A new book pays tribute to Sergio Leone, one of the 20th century’s most visionary film directors

It’s ironic that the director who rendered the United States better than anyone else was an Italian. But Sergio Leone, whose films include For a Few Dollars More, Once Upon a Time in America and The Good, The Bad and the Ugly, was not a man constrained by geography, culture or language. For him, there was only cinema. Now, a comprehensive selection of Leone’s writing and interviews have been combined with previously unseen images, movie posters and sketches in a new book, Sergio Leone: By Himself. Edited by Leone’s biographer.

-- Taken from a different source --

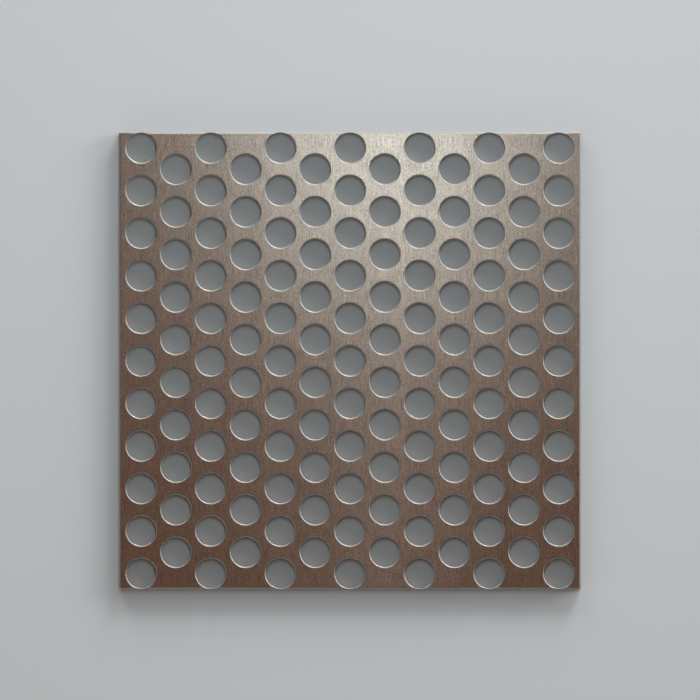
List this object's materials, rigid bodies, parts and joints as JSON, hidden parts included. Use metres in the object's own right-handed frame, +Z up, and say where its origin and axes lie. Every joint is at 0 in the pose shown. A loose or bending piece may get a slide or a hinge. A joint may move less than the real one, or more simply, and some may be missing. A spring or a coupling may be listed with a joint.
{
  "type": "perforated metal sheet",
  "caption": "Flat rectangular steel sheet punched all over with round holes in staggered columns, for guards, screens, grilles, shelves and panels.",
  "frame": {"origin": "centre of the flat underside, in the middle of the sheet's outline", "axes": "+X across the columns of holes, +Y along the columns and the grain, +Z up, out of the punched face"},
  "size_m": [0.1954, 0.1932, 0.003],
  "materials": {
    "sheet_steel": "brushed along +Y, bare and warm grey"
  },
  "bodies": {
    "root": {"perforated_sheet": "sheet_steel"}
  },
  "joints": []
}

Christopher Frayling, the book shows how Leone’s obsession with the greats of cinema helped him develop a style that was both intimate and, well, cinematic. In movies like The Good, The Bad and The Ugly, Leone’s long, tense close-ups, wide shots and eruptions of action are weaved together with collaborator Enio Morricone’s unmistakable scores.

Film artwork for Leone’s ‘A fistful of dollars’

Leone’s obsession with the greats of cinema helped him develop a style that was both intimate and, well, cinematic

And while Leone found fame with his trio of ‘spaghetti westerns’, A Fistful of Dollars, For a Few Dollars More, and The Good, The Bad and The Ugly, his purest cinematic visions came with two films that celebrated the home of cinema: 1968’s Once Upon a Time in The West, and Once Upon a Time in America (1984).

These are films that bring together the depth of the novel with the expanse of the greatest landscape photography and painting.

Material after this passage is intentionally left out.